▶ _TASK GOAL_
Among the records below, find each line that includes the string "from" and copy it.

▶ _RECORD SET_
============

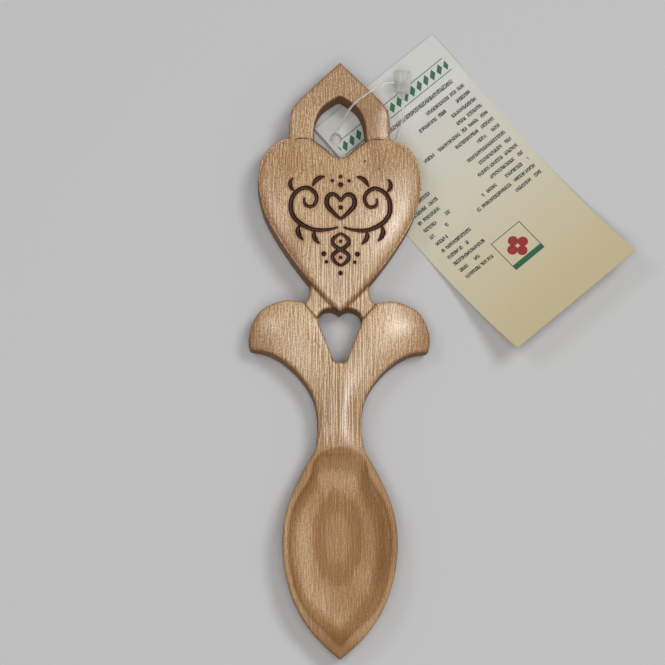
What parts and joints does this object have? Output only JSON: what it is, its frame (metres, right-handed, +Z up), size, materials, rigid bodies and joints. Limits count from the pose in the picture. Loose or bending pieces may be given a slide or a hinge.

============

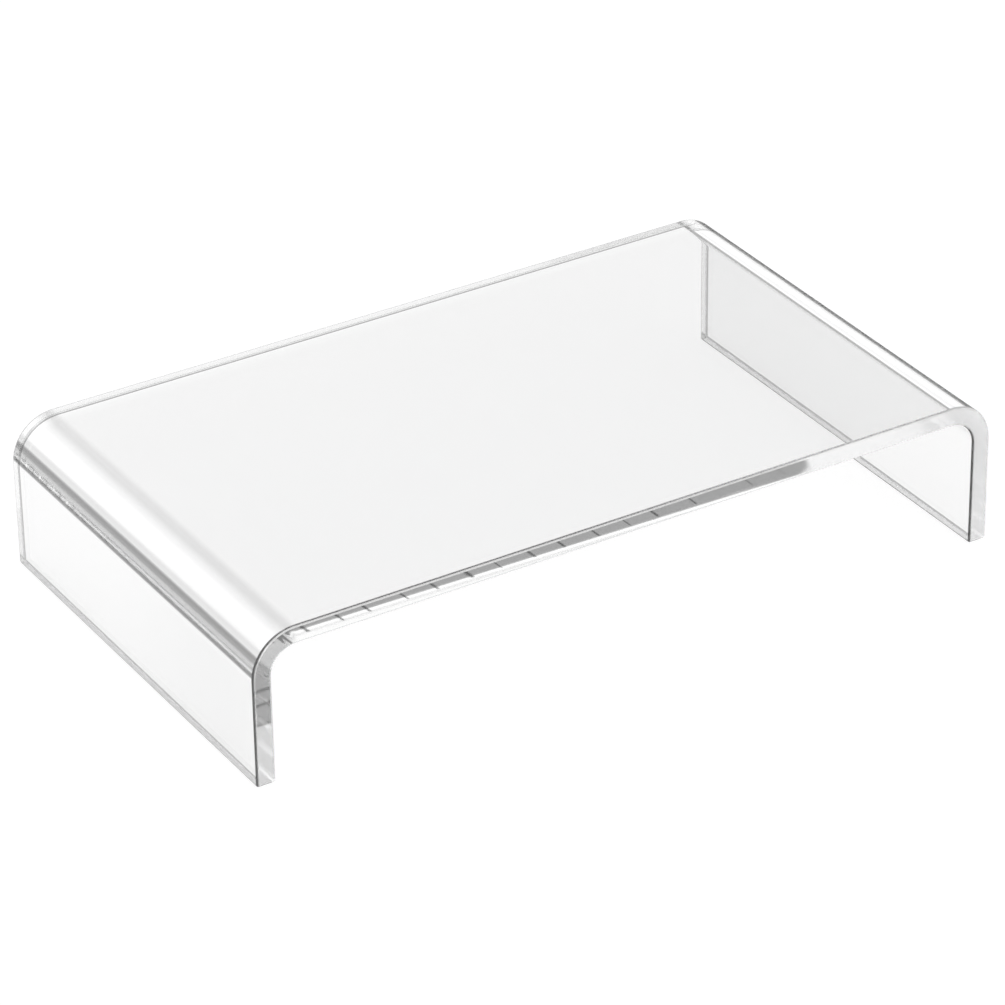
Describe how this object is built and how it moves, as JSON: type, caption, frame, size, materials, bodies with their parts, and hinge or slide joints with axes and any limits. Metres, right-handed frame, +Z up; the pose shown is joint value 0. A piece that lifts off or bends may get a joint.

============

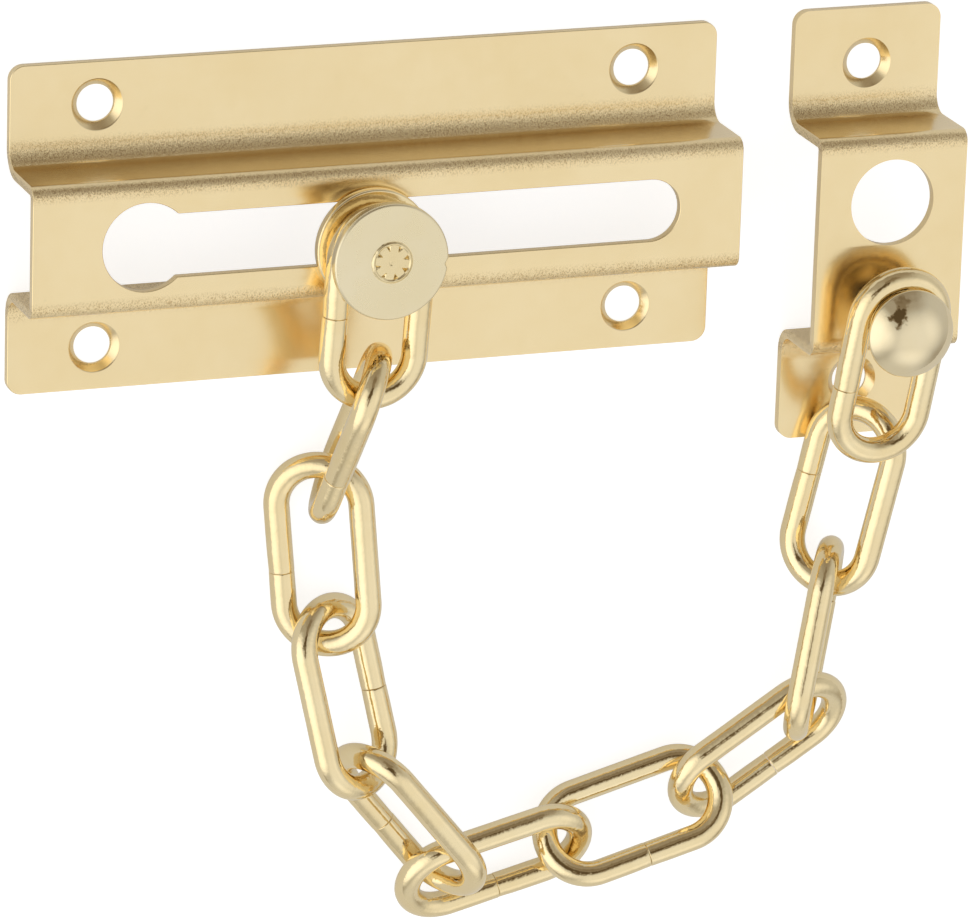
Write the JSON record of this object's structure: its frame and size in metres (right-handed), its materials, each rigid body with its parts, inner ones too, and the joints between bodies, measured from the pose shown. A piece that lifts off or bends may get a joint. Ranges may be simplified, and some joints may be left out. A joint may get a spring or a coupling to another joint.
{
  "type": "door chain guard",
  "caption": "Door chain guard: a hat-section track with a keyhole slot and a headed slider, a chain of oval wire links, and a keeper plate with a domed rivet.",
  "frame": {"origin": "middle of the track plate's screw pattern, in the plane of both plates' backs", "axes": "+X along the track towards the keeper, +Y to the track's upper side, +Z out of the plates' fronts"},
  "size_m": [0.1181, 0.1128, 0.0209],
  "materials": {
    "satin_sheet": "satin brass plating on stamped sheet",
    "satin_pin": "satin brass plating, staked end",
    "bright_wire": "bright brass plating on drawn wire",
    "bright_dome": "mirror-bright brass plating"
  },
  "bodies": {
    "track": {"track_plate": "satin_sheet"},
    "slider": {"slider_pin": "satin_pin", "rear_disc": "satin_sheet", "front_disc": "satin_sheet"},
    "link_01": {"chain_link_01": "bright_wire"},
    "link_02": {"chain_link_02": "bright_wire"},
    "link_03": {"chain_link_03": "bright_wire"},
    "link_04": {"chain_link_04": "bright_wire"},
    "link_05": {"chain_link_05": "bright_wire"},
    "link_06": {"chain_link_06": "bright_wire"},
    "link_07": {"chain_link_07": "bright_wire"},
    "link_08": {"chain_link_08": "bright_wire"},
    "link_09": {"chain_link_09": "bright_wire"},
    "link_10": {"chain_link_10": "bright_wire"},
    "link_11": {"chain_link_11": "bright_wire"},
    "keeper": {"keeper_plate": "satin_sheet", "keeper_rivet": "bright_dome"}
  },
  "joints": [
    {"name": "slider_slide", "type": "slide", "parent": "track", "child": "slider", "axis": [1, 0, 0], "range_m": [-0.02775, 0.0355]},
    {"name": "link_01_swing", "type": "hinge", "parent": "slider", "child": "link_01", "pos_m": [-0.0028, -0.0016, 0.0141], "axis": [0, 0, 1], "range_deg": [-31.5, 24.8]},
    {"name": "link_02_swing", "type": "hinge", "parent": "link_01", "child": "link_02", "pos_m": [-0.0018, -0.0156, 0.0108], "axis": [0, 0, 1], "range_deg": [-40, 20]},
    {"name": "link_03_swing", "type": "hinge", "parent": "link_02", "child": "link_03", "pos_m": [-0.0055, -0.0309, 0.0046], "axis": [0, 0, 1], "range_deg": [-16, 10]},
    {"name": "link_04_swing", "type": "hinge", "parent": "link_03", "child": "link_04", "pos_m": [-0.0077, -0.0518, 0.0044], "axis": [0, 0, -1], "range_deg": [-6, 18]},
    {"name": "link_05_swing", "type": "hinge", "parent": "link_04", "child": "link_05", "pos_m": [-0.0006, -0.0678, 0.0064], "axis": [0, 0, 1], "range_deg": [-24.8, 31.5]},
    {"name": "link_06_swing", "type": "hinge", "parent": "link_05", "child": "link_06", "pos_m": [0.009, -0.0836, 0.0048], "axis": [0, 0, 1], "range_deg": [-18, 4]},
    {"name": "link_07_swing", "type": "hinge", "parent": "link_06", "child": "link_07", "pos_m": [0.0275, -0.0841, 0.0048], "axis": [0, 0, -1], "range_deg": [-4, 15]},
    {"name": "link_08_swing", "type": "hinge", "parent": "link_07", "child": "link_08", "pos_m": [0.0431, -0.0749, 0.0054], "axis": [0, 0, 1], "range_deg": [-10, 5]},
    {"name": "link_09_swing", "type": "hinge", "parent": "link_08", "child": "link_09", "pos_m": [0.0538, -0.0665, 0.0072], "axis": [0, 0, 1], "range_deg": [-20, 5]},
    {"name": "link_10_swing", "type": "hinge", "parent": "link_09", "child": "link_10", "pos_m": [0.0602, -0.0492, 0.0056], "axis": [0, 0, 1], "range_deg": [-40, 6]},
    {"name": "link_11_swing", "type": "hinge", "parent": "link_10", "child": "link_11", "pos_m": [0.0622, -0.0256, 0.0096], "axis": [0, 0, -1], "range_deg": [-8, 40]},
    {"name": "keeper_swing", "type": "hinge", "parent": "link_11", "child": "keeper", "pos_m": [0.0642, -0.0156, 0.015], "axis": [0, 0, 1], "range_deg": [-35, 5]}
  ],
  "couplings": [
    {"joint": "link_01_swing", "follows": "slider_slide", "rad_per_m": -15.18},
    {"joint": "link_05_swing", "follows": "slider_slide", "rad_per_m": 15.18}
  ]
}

============

▶ _COMPLETED TASK_
What parts and joints does this object have? Output only JSON: what it is, its frame (metres, right-handed, +Z up), size, materials, rigid bodies and joints. Limits count from the pose in the picture. Loose or bending pieces may be given a slide or a hinge.
Write the JSON record of this object's structure: its frame and size in metres (right-handed), its materials, each rigid body with its parts, inner ones too, and the joints between bodies, measured from the pose shown. A piece that lifts off or bends may get a joint. Ranges may be simplified, and some joints may be left out. A joint may get a spring or a coupling to another joint.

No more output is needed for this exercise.